▸ **Objective**:
Find the line containing "What bpy script" in the material below; copy that line and all following lines exactly.
--- Dataset entries ---
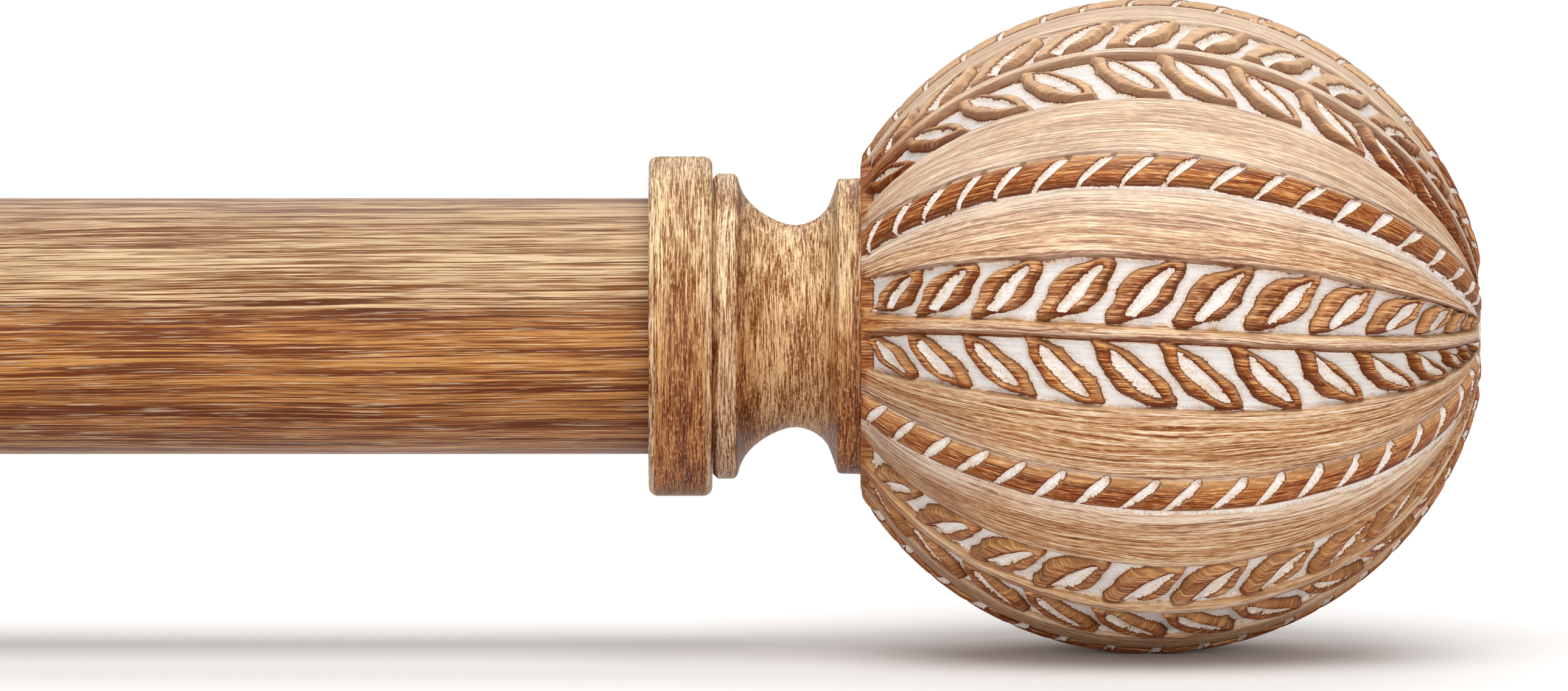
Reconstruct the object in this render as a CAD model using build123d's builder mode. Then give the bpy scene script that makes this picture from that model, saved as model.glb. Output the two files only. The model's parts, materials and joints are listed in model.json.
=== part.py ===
"""Telescoping curtain rod with two carved ball finials, lying in two adjustable wall brackets.

Millimetres. +X runs along the rod towards the right finial, +Z is up, and the wall is the plane Y = 0 with
the room on the -Y side. The origin is the centre of the right wall plate's back face.
"""
import os

from build123d import *

os.makedirs("parts", exist_ok=True)

# ---------------------------------------------------------------- driving dimensions
ROD_D = 25.4  # outer tube, 1 in
INNER_D = 22.2  # inner tube, 7/8 in
WALL = 0.9  # wall of both tubes
CLOSED_LENGTH = 457.0  # between the finials' collars with the rod pushed together, 18 in
BRACKET_INSET = 115.0  # from a collar's face to the middle of the nearer bracket
INNER_SHOWS = 8.0  # length of inner tube left in view with the rod pushed together
PROJECTION = 85.0  # wall to rod axis with the arms pushed in
SLIP = 0.05  # radial running clearance of everything that slides or turns
CUT = 10.0  # depth of a hole that runs out of the piece it is cut in

# finial, measured outwards from the collar's face
COLLAR_R = 33.7 / 2
COLLAR_L = 6.3
COLLAR_ROUNDING = 0.9
SOCKET_DEPTH = 5.0
STEP_R = 30.3 / 2
STEP_END = 8.7
COVE_R = 20.1 / 2
COVE_MID = 14.75
LIP_R = 29.4 / 2
LIP_START = 18.65
NECK_END = 21.1
BALL_MID = 49.8
BALL_HALF_LENGTH = 33.2
BALL_R = 32.2
BALL_TIP_R = 5.0
SEAM = 0.05  # gap between finial pieces that butt together
STUD_R = 3.0
STUD_TIP = 40.0
PLUG_TAIL = -20.0
NUT_T = 5.0
NUT_APOTHEM = 5.0  # half the width across the flats of an M6 nut
STUD_HOLE_R = 3.1
INSERT_R = 5.0
INSERT_L = 16.0
SET_SCREW_R = 1.5
SET_SCREW_L = 3.6
SET_SCREW_AT = 2.6
SET_SCREW_SUNK = 0.6  # below the collar's surface
REDUCER_LIP = 0.8  # collar of the left finial's reducer, outside its socket

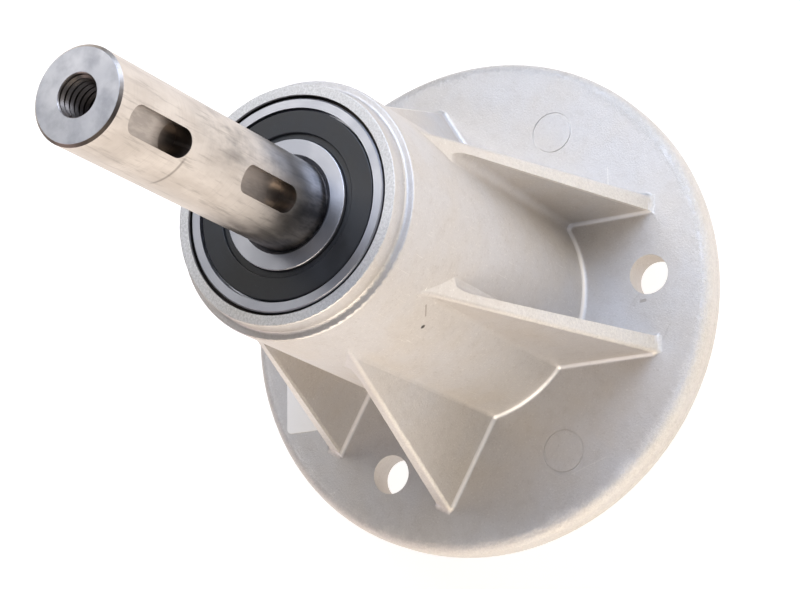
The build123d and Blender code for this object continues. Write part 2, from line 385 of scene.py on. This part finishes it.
    def moulded(self, p: Pattern, colour: Socket) -> Socket:
        """Adds a painted highlight along the fillet on the flange, and painted light in the ejector pins'
        circles that lifts their grooves' shade.

        Args:
            p: the material.
            colour: the colour so far.

        Returns:
            The new colour.
        """
        # the fillet's band is painted light as its highlight
        level = p.band(p.axes["Z"], self.foot_bottom * MM, self.foot_height * MM, self.foot_soft * MM)
        within = p.ramp(p.radius(), self.foot_reach * MM, (self.foot_reach + 1.0) * MM, (1.0, 0.0))
        foot = p.value("MULTIPLY", level, within)
        colour = p.blend(p.value("MULTIPLY", foot, self.fillet_highlight_share), colour, self.fillet_highlight)
        inner = self.ejector_radius - self.ejector_line / 2
        outer = self.ejector_radius + self.ejector_line / 2
        # each ejector circle's groove is painted lighter to lift its shade
        for bay in range(BAY_COUNT):
            turn = math.tau * (bay + 0.5) / BAY_COUNT
            x, y = self.ejector_reach * math.cos(turn), self.ejector_reach * math.sin(turn)
            circle = p.band(p.distance((x, y, self.flange_top)), inner * MM, outer * MM, 0.05 * MM)
            colour = p.blend(p.value("MULTIPLY", circle, self.ejector_lift_share), colour, self.rubbed)
        return colour

    def seat_gap_shade(self, p: Pattern) -> Socket:
        """Finds the gap round the bearing, whose shade is painted dark.

        Args:
            p: the material.

        Returns:
            How much a place is in the gap.
        """
        height = p.axes["Z"]
        inner, outer = self.mouth_radius + 0.02, self.mouth_radius + 0.06
        within = p.ramp(p.radius(), inner * MM, outer * MM, (1.0, 0.0))
        floor = self.collar_top - self.mouth_depth
        above = p.ramp(height, (floor - 0.3) * MM, (floor - 0.2) * MM)
        # painted shade: full below the lower level and gone above the upper one
        gap_shade_low, clean = self.collar_top - self.gap_shade_full_depth, self.collar_top - self.gap_shade_end_depth
        below = p.ramp(height, gap_shade_low * MM, clean * MM, (1.0, 0.0))
        return p.value("MULTIPLY", p.value("MULTIPLY", within, above), below)

    def marks(self, p: Pattern, colour: Socket) -> Socket:
        """Adds the few marks that stand out: a dark dot, four scratches, a speck and a scuff.

        Args:
            p: the material.
            colour: the colour so far.

        Returns:
            The new colour.
        """
        for start, end, width, code, share in (
            ((10.9, 26.8, 67.5), (10.9, 26.8, 67.5), 1.4, self.soot_and_gap_shade, 0.9),
            ((6.5, 28.2, 72.4), (8.6, 27.7, 69.7), 0.5, self.shade, 0.9),
            ((3.2, 28.7, 75.9), (5.5, 28.3, 76.3), 0.3, self.rubbed, 1.0),
            ((24.3, 15.7, 68.8), (24.3, 15.7, 68.8), 0.45, self.soot_and_gap_shade, 0.8),
            ((-17.2, 42.1, 7.0), (-16.6, 41.3, 7.0), 1.0, self.shade, 0.7),
            ((-43.0, 18.0, 7.0), (-36.0, 22.0, 7.0), 0.25, self.rubbed, 0.6),
            ((20.0, 50.0, 7.0), (27.0, 44.0, 7.0), 0.25, self.rubbed, 0.3),
        ):
            colour = p.blend(p.value("MULTIPLY", p.stroke(start, end, width), share), colour, code)
        return colour

    def make(self) -> bpy.types.Material:
        """Builds the material.

        Returns:
            The finished material.
        """
        p = Pattern("cast_aluminium")
        mottle = p.noise(self.mottle_mm, 4, 0.6)
        grain = p.noise(self.grain_mm, 3, 0.75)
        colour = p.blend(p.ramp(p.noise(self.cloud_mm, 3, 0.6), 0.35, 0.65), self.body, self.cool)
        colour = p.blend(p.ramp(mottle, 0.45, 0.8, (0.0, 0.16)), colour, self.shade)
        colour = p.blend(p.ramp(grain, 0.55, 0.72, (0.0, 0.5)), colour, self.rubbed)
        colour = p.blend(p.ramp(grain, 0.28, 0.44, (0.42, 0.0)), colour, self.shade)
        colour, scratched = self.handled(p, colour)
        # the crests and rim are rubbed bright with a painted highlight, speckled, with dull chips
        crest, rim = self.edges(p)
        speck = p.ramp(p.noise(self.speck_mm, 4, 0.8), 0.3, 0.7)
        share = p.value("MULTIPLY", rim, self.rim_share)
        share = p.value("MAXIMUM", p.value("MULTIPLY", crest, self.crest_share), share)
        colour = p.blend(p.value("MULTIPLY", share, p.value("ADD", 0.35, speck)), colour, self.rubbed)
        rubbed = p.value("MAXIMUM", crest, rim)
        chips = p.value("MULTIPLY", rubbed, p.ramp(p.noise(self.chip_mm, 3, 0.7), 0.6, 0.72))
        colour = p.blend(p.value("MULTIPLY", chips, self.chip_share), colour, self.shade)
        # painted highlight on the fillet and painted light in the ejector circles
        colour = self.moulded(p, colour)
        # the collar's face is turned: sandy grey, with fine rings
        face = p.ramp(p.axes["Z"], (self.collar_top - 0.12) * MM, (self.collar_top - 0.04) * MM)
        flat = p.node("ShaderNodeCombineXYZ", {0: p.radius()}).outputs[0]
        lathe = p.noise(self.lathe_mm, 2, 0.5, place=flat)
        sandy = p.blend(p.ramp(grain, 0.35, 0.65), self.face, self.face_grain)
        colour = p.blend(p.value("MULTIPLY", face, self.face_share), colour, sandy)
        # after the marks, the gap round the bearing gets its painted shade
        colour = p.blend(self.seat_gap_shade(p), self.marks(p, colour), self.soot_and_gap_shade)
        normal = None
        for pattern, depth_mm in (
            (mottle, 0.06),
            (grain, 0.07),
            (p.value("MULTIPLY", rubbed, speck), 0.08),
            (p.value("SUBTRACT", 1.0, scratched), 0.02),
            (p.value("MULTIPLY", face, lathe), 0.01),
        ):
            normal = p.relief(pattern, depth_mm, normal)
        rough = p.value("ADD", self.roughness, p.ramp(grain, 0.3, 0.7, (-0.05, 0.06)))
        return p.finish(colour, rough, normal, Metallic=self.metal_share)


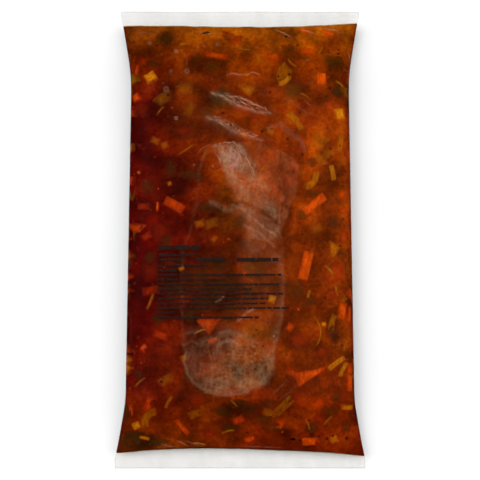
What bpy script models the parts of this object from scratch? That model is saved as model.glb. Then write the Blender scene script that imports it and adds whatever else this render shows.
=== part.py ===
---
▸ **Task response**:
What bpy script models the parts of this object from scratch? That model is saved as model.glb. Then write the Blender scene script that imports it and adds whatever else this render shows.
=== part.py ===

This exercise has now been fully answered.